Emily Uhl

High School Science Teacher
Year Start At NPC: 2019

I love working at a school where I can include the Christian viewpoint into science topics. I love showing students the wonderful world that God has created and engineering new solutions to being good stewards of this world.

Faith & Life

Bio

Miss Uhl graduated from Grand Valley State University and has taught at NPC since the fall of 2019. She loves teaching any and all sciences, although biology and anatomy are her favorites. Miss Uhl has lived in Grand Rapids her entire life. She currently lives with 2 lizards, a dog, and a turtle.

Faith Statement

To study science is to study the magnificence and complexity of God’s creation. Yes, it reveals His unimaginable power, and its precision tells of His greatness, but it also shows the love He has for His creation. An entire living organism is able to move, speak, and live because of its DNA. If you think of DNA as a cookbook, it contains all of the recipes necessary for making the necessary cells and cell parts. Inside of a cell, this cookbook is copied two trillion times a day. If one letter, one measurement is changed, the correct cell part is not made and the cell cannot function. Yet God, in His infinite wisdom, has created special guards to check the DNA after each copy and special repairmen to fix any changes that may occur in the recipe. He did not send out His creation to live alone and succumb to errors and failures; instead, God has taken great care of His finite creation to ensure their ability to survive and thrive within the universe God has formed. Although we talk about this in the physical sense, the truth applies also to our emotional and spiritual health. God did not mean for His people to be alone and separate from Him because of their sin; instead, God has so much love for His creation that He sacrificed His Son to be the atonement for those evil deeds, and He has promised to never leave us.

In Psalm 19, David sings that “The Heavens declare the glory of God; the skies proclaim the work of his hands.” God’s creation involves each trophic level of an ecosystem from the top-of-the-food-chain carnivore to the deep decomposers who do the dirty work (literally). Understanding how the living and nonliving components of an ecosystem work together for the survival of each population allows us to specifically praise God as our Creator. I will demonstrate how to be a good steward of the natural world and its resources.

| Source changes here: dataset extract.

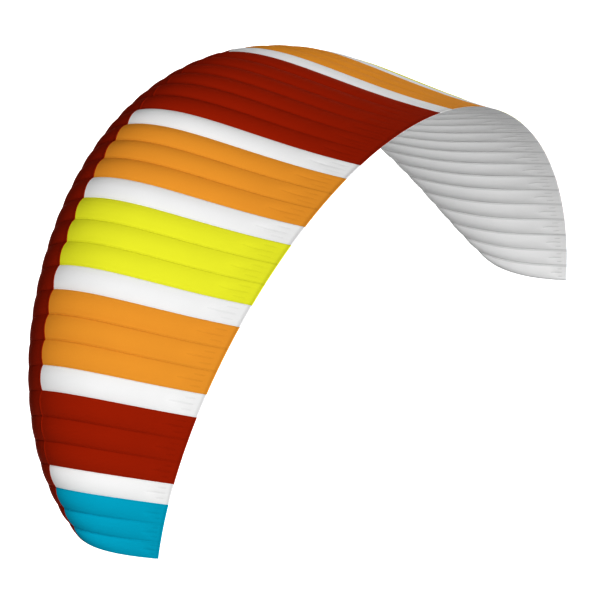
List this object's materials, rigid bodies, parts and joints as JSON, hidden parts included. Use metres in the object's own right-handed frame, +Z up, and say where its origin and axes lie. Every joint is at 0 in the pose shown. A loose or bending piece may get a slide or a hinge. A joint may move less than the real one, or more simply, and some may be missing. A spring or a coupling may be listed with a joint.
{
  "type": "paraglider wing",
  "caption": "Ram-air paraglider canopy in flight: an arched, swept sail of swelling cells in coloured bands, air intakes under the nose, a pale bottom sail and closed tips.",
  "frame": {"origin": "on the bottom sail at the centre seam, 30 per cent of the centre chord behind the nose, where the middle suspension lines are tied", "axes": "+X from the nose to the tail, along the centre chord; +Y to the right tip; +Z up"},
  "size_m": [2.9942, 9.0624, 3.6267],
  "materials": {
    "sailcloth_teal": "coated ripstop sailcloth, smooth and slightly glossy",
    "sailcloth_white": "coated ripstop sailcloth, smooth and slightly glossy",
    "sailcloth_dark_red": "coated ripstop sailcloth, smooth and slightly glossy",
    "sailcloth_orange": "coated ripstop sailcloth, smooth and slightly glossy",
    "sailcloth_yellow": "coated ripstop sailcloth, smooth and slightly glossy",
    "sailcloth_pale_grey": "coated ripstop sailcloth, smooth and slightly glossy"
  },
  "bodies": {
    "root": {"top_panel_01": "sailcloth_teal", "top_panel_02": "sailcloth_teal", "top_panel_03": "sailcloth_teal", "top_panel_04": "sailcloth_white", "top_panel_05": "sailcloth_dark_red", "top_panel_06": "sailcloth_dark_red", "top_panel_07": "sailcloth_dark_red", "top_panel_08": "sailcloth_white", "top_panel_09": "sailcloth_orange", "top_panel_10": "sailcloth_orange", "top_panel_11": "sailcloth_orange", "top_panel_12": "sailcloth_white", "top_panel_13": "sailcloth_yellow", "top_panel_14": "sailcloth_yellow", "top_panel_15": "sailcloth_yellow", "top_panel_16": "sailcloth_white", "top_panel_17": "sailcloth_orange", "top_panel_18": "sailcloth_orange", "top_panel_19": "sailcloth_orange", "top_panel_20": "sailcloth_white", "top_panel_21": "sailcloth_dark_red", "top_panel_22": "sailcloth_dark_red", "top_panel_23": "sailcloth_dark_red", "top_panel_24": "sailcloth_dark_red", "top_panel_25": "sailcloth_dark_red", "top_panel_26": "sailcloth_dark_red", "top_panel_27": "sailcloth_white", "top_panel_28": "sailcloth_orange", "top_panel_29": "sailcloth_orange", "top_panel_30": "sailcloth_orange", "top_panel_31": "sailcloth_white", "top_panel_32": "sailcloth_yellow", "top_panel_33": "sailcloth_yellow", "top_panel_34": "sailcloth_yellow", "top_panel_35": "sailcloth_white", "top_panel_36": "sailcloth_orange", "top_panel_37": "sailcloth_orange", "top_panel_38": "sailcloth_orange", "top_panel_39": "sailcloth_white", "top_panel_40": "sailcloth_dark_red", "top_panel_41": "sailcloth_dark_red", "top_panel_42": "sailcloth_dark_red", "top_panel_43": "sailcloth_white", "top_panel_44": "sailcloth_teal", "top_panel_45": "sailcloth_teal", "top_panel_46": "sailcloth_teal", "bottom_panel_01": "sailcloth_pale_grey", "bottom_panel_02": "sailcloth_pale_grey", "bottom_panel_03": "sailcloth_pale_grey", "bottom_panel_04": "sailcloth_pale_grey", "bottom_panel_05": "sailcloth_pale_grey", "bottom_panel_06": "sailcloth_pale_grey", "bottom_panel_07": "sailcloth_pale_grey", "bottom_panel_08": "sailcloth_pale_grey", "bottom_panel_09": "sailcloth_pale_grey", "bottom_panel_10": "sailcloth_pale_grey", "bottom_panel_11": "sailcloth_pale_grey", "bottom_panel_12": "sailcloth_pale_grey", "tip_rib_left": "sailcloth_white", "tip_rib_right": "sailcloth_white"}
  },
  "joints": []
}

In addition to this, I will show students that because we are made in God’s image, we should therefore reflect His attributes to others. This includes loving others just as Jesus has loved us (John 13:34). The same verse tells of how this sacrificial love will be what sets Christians apart from others. This love is not simply doing the polite or kind things that are normally expected of us; that would then blend in with unbelievers! This command tasks us with going further and loving when it is not expected nor convenient to do so. This holds especially true for the study of medicine or sustainability. Controversy covers these two sciences, often getting in the way of its progression. However, advances to biotechnology, pharmaceuticals, and genetic engineering have cured those thought to be incurable, fed those who were deemed a lost cause, and have eradicated diseases that only plagued the outcasts of society. In my class, we will study these case studies and reveal how compassion drove science to love the hurting, even if it meant taking on a global problem.

It would be useless for my class to learn the wonders of God’s love and the great care He took in creating our world if we did not disseminate our findings. Through hands-on inquiry, my students will develop a fervor that will not be contained and will be too excited to not share what they have learned. I will have my students create environmental plans to improve their stewardship of God’s natural resources. Anatomy students will reveal how commercial products aim to devalue the magnificence that is a human being.